Stored records:
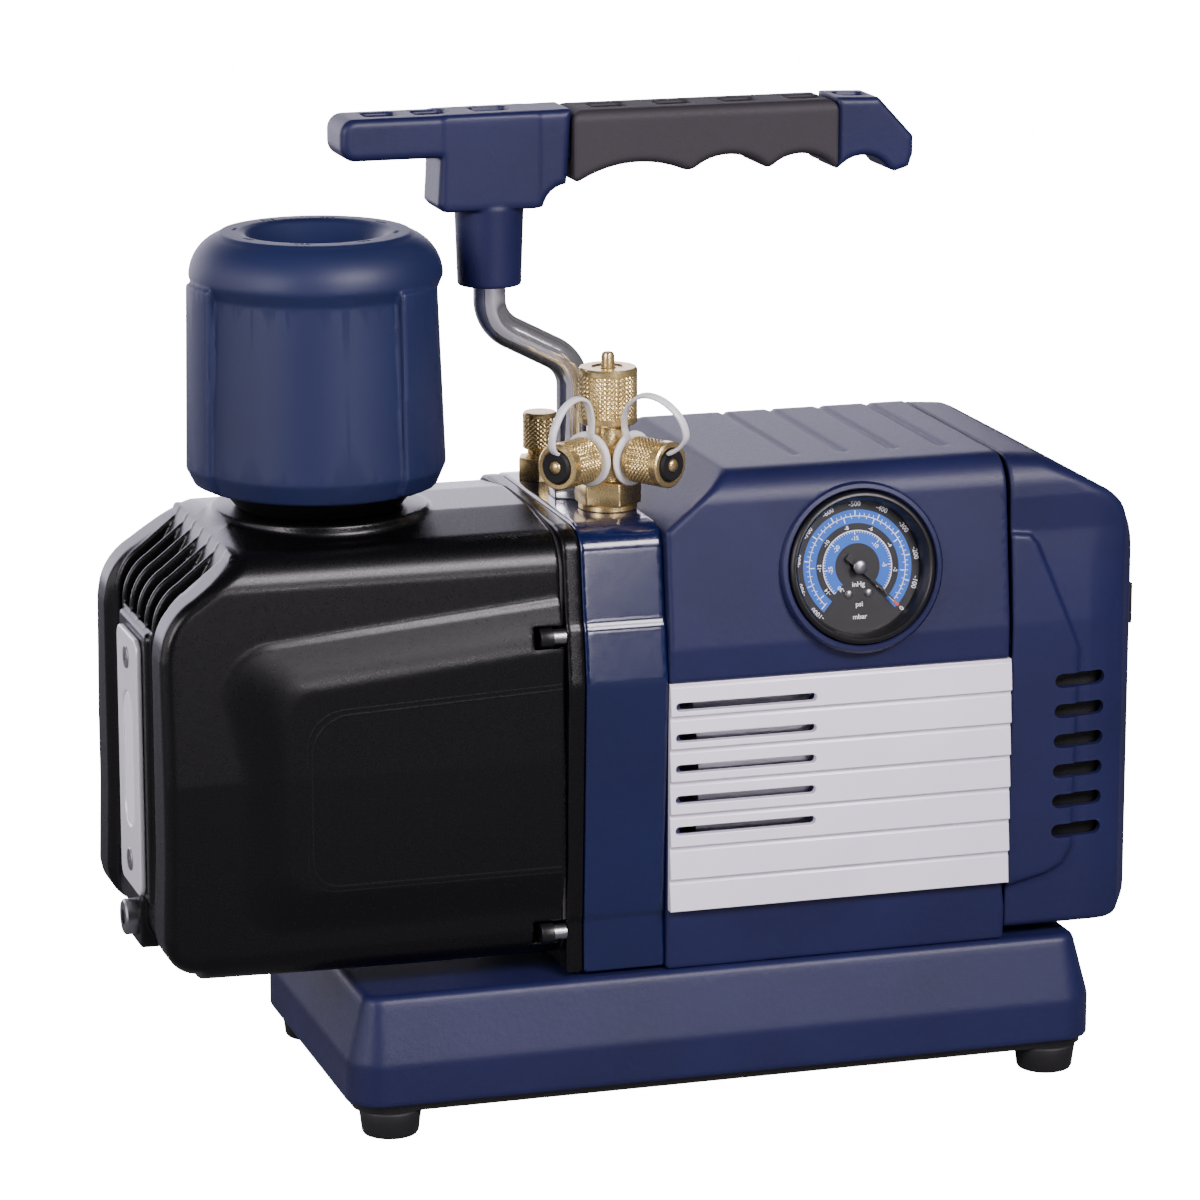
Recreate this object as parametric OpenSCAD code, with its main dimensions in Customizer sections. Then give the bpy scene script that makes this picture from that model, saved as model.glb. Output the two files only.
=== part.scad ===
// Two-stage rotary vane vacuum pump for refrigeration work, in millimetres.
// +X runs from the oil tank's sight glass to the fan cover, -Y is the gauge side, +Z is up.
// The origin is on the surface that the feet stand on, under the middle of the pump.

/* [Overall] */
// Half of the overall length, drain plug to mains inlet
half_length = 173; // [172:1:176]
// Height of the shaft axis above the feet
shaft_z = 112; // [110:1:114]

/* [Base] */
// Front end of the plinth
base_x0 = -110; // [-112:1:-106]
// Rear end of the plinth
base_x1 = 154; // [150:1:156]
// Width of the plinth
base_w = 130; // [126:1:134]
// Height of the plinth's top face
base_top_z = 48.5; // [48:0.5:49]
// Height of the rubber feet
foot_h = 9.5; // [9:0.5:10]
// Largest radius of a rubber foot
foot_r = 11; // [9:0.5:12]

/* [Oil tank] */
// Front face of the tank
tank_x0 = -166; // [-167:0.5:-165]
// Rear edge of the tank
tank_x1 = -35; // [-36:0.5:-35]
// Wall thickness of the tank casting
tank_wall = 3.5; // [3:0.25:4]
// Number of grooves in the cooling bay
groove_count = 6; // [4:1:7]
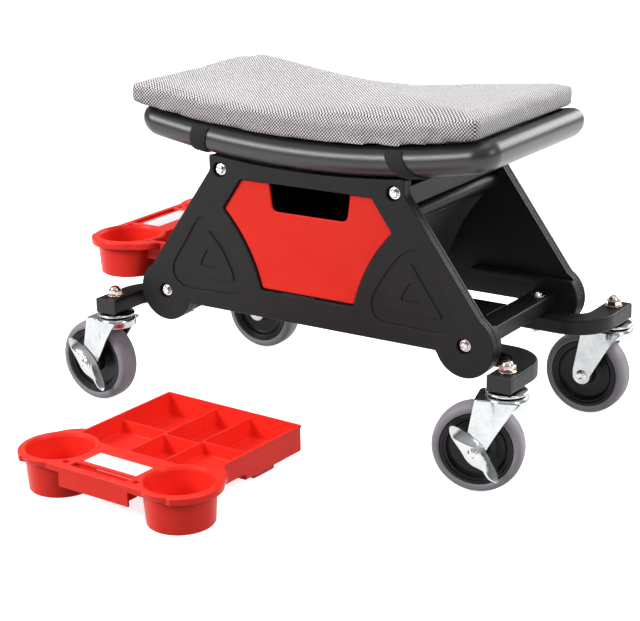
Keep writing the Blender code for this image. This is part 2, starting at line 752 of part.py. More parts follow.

● Brief
Return each line of the records above exactly as it reads.

● The output
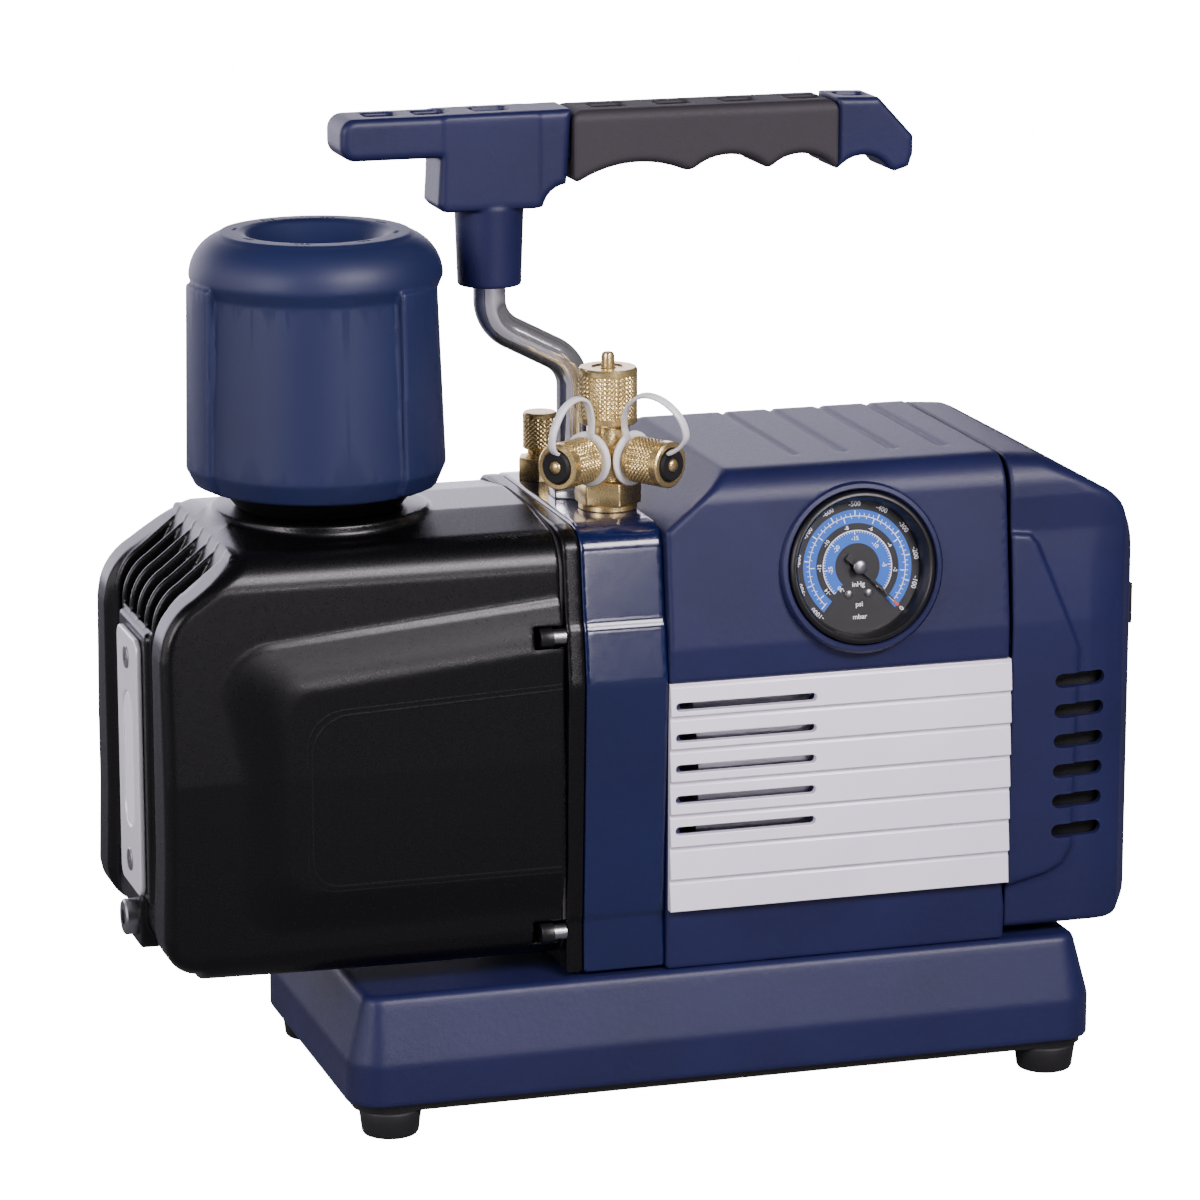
Recreate this object as parametric OpenSCAD code, with its main dimensions in Customizer sections. Then give the bpy scene script that makes this picture from that model, saved as model.glb. Output the two files only.
=== part.scad ===
// Two-stage rotary vane vacuum pump for refrigeration work, in millimetres.
// +X runs from the oil tank's sight glass to the fan cover, -Y is the gauge side, +Z is up.
// The origin is on the surface that the feet stand on, under the middle of the pump.

/* [Overall] */
// Half of the overall length, drain plug to mains inlet
half_length = 173; // [172:1:176]
// Height of the shaft axis above the feet
shaft_z = 112; // [110:1:114]

/* [Base] */
// Front end of the plinth
base_x0 = -110; // [-112:1:-106]
// Rear end of the plinth
base_x1 = 154; // [150:1:156]
// Width of the plinth
base_w = 130; // [126:1:134]
// Height of the plinth's top face
base_top_z = 48.5; // [48:0.5:49]
// Height of the rubber feet
foot_h = 9.5; // [9:0.5:10]
// Largest radius of a rubber foot
foot_r = 11; // [9:0.5:12]

/* [Oil tank] */
// Front face of the tank
tank_x0 = -166; // [-167:0.5:-165]
// Rear edge of the tank
tank_x1 = -35; // [-36:0.5:-35]
// Wall thickness of the tank casting
tank_wall = 3.5; // [3:0.25:4]
// Number of grooves in the cooling bay
groove_count = 6; // [4:1:7]
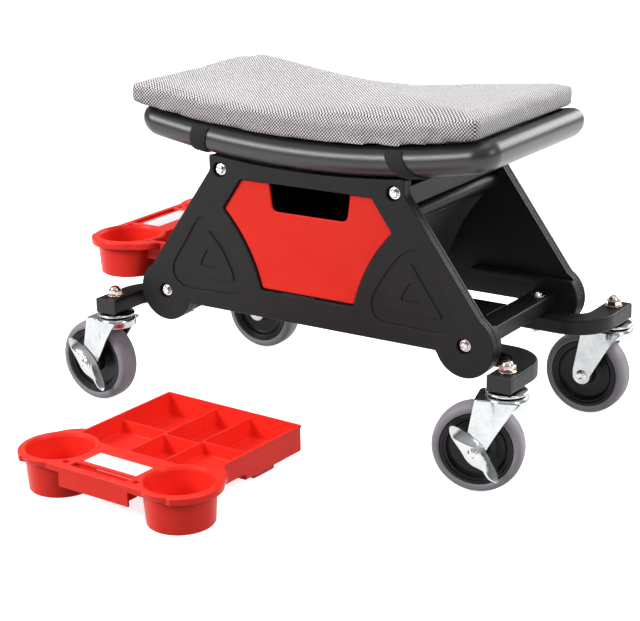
Keep writing the Blender code for this image. This is part 2, starting at line 752 of part.py. More parts follow.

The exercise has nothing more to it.